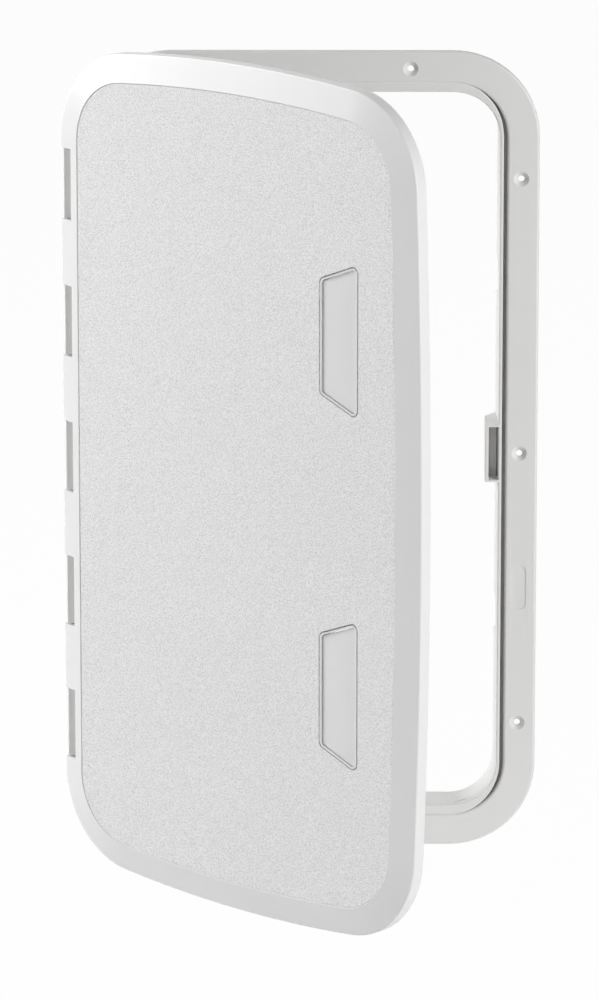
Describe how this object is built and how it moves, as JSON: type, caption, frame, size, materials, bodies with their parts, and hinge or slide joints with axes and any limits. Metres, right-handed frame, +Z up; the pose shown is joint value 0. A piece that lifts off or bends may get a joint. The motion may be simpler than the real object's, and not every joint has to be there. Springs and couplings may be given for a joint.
{
  "type": "service hatch",
  "caption": "White moulded service hatch: rounded flanged frame with a drain channel and deep collar, side-hung lid with a bevelled rim and grained panel, flush push latches.",
  "frame": {"origin": "middle of the bottom flange's flat back face, which lies against the vehicle's side", "axes": "+Y points through the frame into the vehicle, so people stand at -Y; +Z is up and runs along the long side and the hinge; +X points from the hinge side to the latch side"},
  "size_m": [0.3397, 0.2944, 0.606],
  "materials": {
    "frame_plastic": "satin light grey moulded plastic",
    "rim_plastic": "smooth satin white moulded plastic",
    "panel_plastic": "white moulded plastic with a fine pebble grain",
    "latch_plastic": "smooth satin white moulded plastic",
    "seal_rubber": "matte black foam rubber",
    "pin_steel": "plain stainless rod"
  },
  "bodies": {
    "frame_body": {"frame": "frame_plastic", "frame_knuckle_1": "frame_plastic", "frame_knuckle_2": "frame_plastic", "frame_knuckle_3": "frame_plastic", "frame_knuckle_4": "frame_plastic", "frame_knuckle_5": "frame_plastic", "hinge_pin": "pin_steel", "centre_keeper": "frame_plastic"},
    "lid": {"lid_rim": "rim_plastic", "lid_panel": "panel_plastic", "lid_barrel_1": "rim_plastic", "lid_barrel_2": "rim_plastic", "lid_barrel_3": "rim_plastic", "lid_barrel_4": "rim_plastic", "lid_barrel_5": "rim_plastic", "lid_barrel_6": "rim_plastic", "lid_ribs": "rim_plastic", "outer_seal_rib": "rim_plastic", "inner_seal_rib": "rim_plastic", "lid_seal": "seal_rubber", "centre_tab": "rim_plastic", "upper_latch_housing": "latch_plastic", "lower_latch_housing": "latch_plastic", "upper_latch_pin": "pin_steel", "lower_latch_pin": "pin_steel"},
    "upper_latch": {"upper_latch_paddle": "latch_plastic", "upper_latch_tongue": "latch_plastic"},
    "lower_latch": {"lower_latch_paddle": "latch_plastic", "lower_latch_tongue": "latch_plastic"}
  },
  "joints": [
    {"name": "lid_hinge", "type": "hinge", "parent": "frame_body", "child": "lid", "pos_m": [-0.1725, -0.0085, 0.2815], "axis": [0, 0, -1], "range_deg": [-44, 126]},
    {"name": "upper_latch_press", "type": "hinge", "parent": "lid", "child": "upper_latch", "pos_m": [0.01295, -0.19204, 0.4065], "axis": [0, 0, 1], "range_deg": [0, 20], "stiffness_Nm_per_rad": 0.4},
    {"name": "lower_latch_press", "type": "hinge", "parent": "lid", "child": "lower_latch", "pos_m": [0.01295, -0.19204, 0.1565], "axis": [0, 0, 1], "range_deg": [0, 20], "stiffness_Nm_per_rad": 0.4}
  ]
}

▬▬▬

DESCRIPTION OF THE TASK:
Extract all the material, leaving every line as it is.

FINISHED TASK:
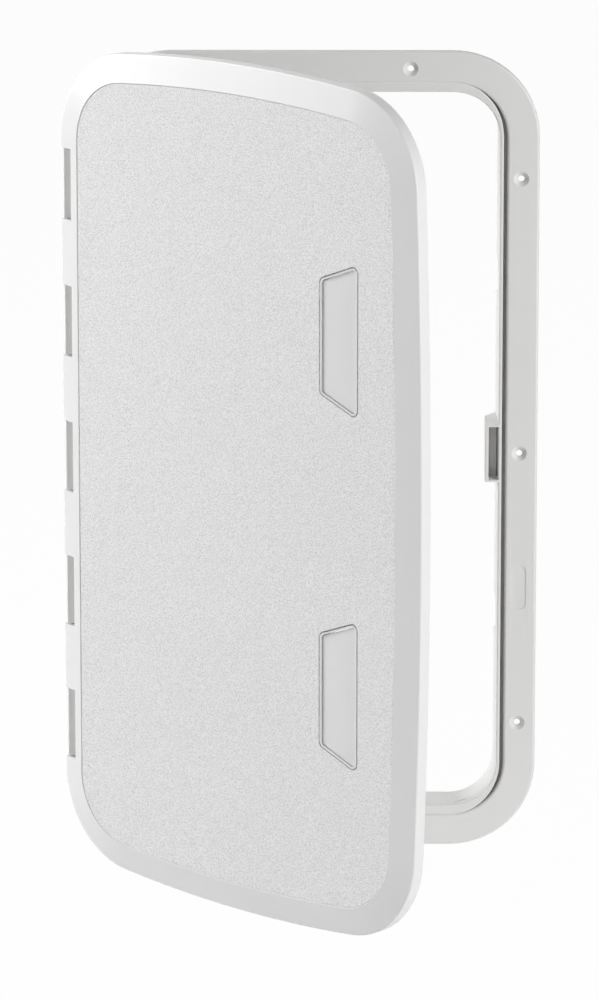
Describe how this object is built and how it moves, as JSON: type, caption, frame, size, materials, bodies with their parts, and hinge or slide joints with axes and any limits. Metres, right-handed frame, +Z up; the pose shown is joint value 0. A piece that lifts off or bends may get a joint. The motion may be simpler than the real object's, and not every joint has to be there. Springs and couplings may be given for a joint.
{
  "type": "service hatch",
  "caption": "White moulded service hatch: rounded flanged frame with a drain channel and deep collar, side-hung lid with a bevelled rim and grained panel, flush push latches.",
  "frame": {"origin": "middle of the bottom flange's flat back face, which lies against the vehicle's side", "axes": "+Y points through the frame into the vehicle, so people stand at -Y; +Z is up and runs along the long side and the hinge; +X points from the hinge side to the latch side"},
  "size_m": [0.3397, 0.2944, 0.606],
  "materials": {
    "frame_plastic": "satin light grey moulded plastic",
    "rim_plastic": "smooth satin white moulded plastic",
    "panel_plastic": "white moulded plastic with a fine pebble grain",
    "latch_plastic": "smooth satin white moulded plastic",
    "seal_rubber": "matte black foam rubber",
    "pin_steel": "plain stainless rod"
  },
  "bodies": {
    "frame_body": {"frame": "frame_plastic", "frame_knuckle_1": "frame_plastic", "frame_knuckle_2": "frame_plastic", "frame_knuckle_3": "frame_plastic", "frame_knuckle_4": "frame_plastic", "frame_knuckle_5": "frame_plastic", "hinge_pin": "pin_steel", "centre_keeper": "frame_plastic"},
    "lid": {"lid_rim": "rim_plastic", "lid_panel": "panel_plastic", "lid_barrel_1": "rim_plastic", "lid_barrel_2": "rim_plastic", "lid_barrel_3": "rim_plastic", "lid_barrel_4": "rim_plastic", "lid_barrel_5": "rim_plastic", "lid_barrel_6": "rim_plastic", "lid_ribs": "rim_plastic", "outer_seal_rib": "rim_plastic", "inner_seal_rib": "rim_plastic", "lid_seal": "seal_rubber", "centre_tab": "rim_plastic", "upper_latch_housing": "latch_plastic", "lower_latch_housing": "latch_plastic", "upper_latch_pin": "pin_steel", "lower_latch_pin": "pin_steel"},
    "upper_latch": {"upper_latch_paddle": "latch_plastic", "upper_latch_tongue": "latch_plastic"},
    "lower_latch": {"lower_latch_paddle": "latch_plastic", "lower_latch_tongue": "latch_plastic"}
  },
  "joints": [
    {"name": "lid_hinge", "type": "hinge", "parent": "frame_body", "child": "lid", "pos_m": [-0.1725, -0.0085, 0.2815], "axis": [0, 0, -1], "range_deg": [-44, 126]},
    {"name": "upper_latch_press", "type": "hinge", "parent": "lid", "child": "upper_latch", "pos_m": [0.01295, -0.19204, 0.4065], "axis": [0, 0, 1], "range_deg": [0, 20], "stiffness_Nm_per_rad": 0.4},
    {"name": "lower_latch_press", "type": "hinge", "parent": "lid", "child": "lower_latch", "pos_m": [0.01295, -0.19204, 0.1565], "axis": [0, 0, 1], "range_deg": [0, 20], "stiffness_Nm_per_rad": 0.4}
  ]
}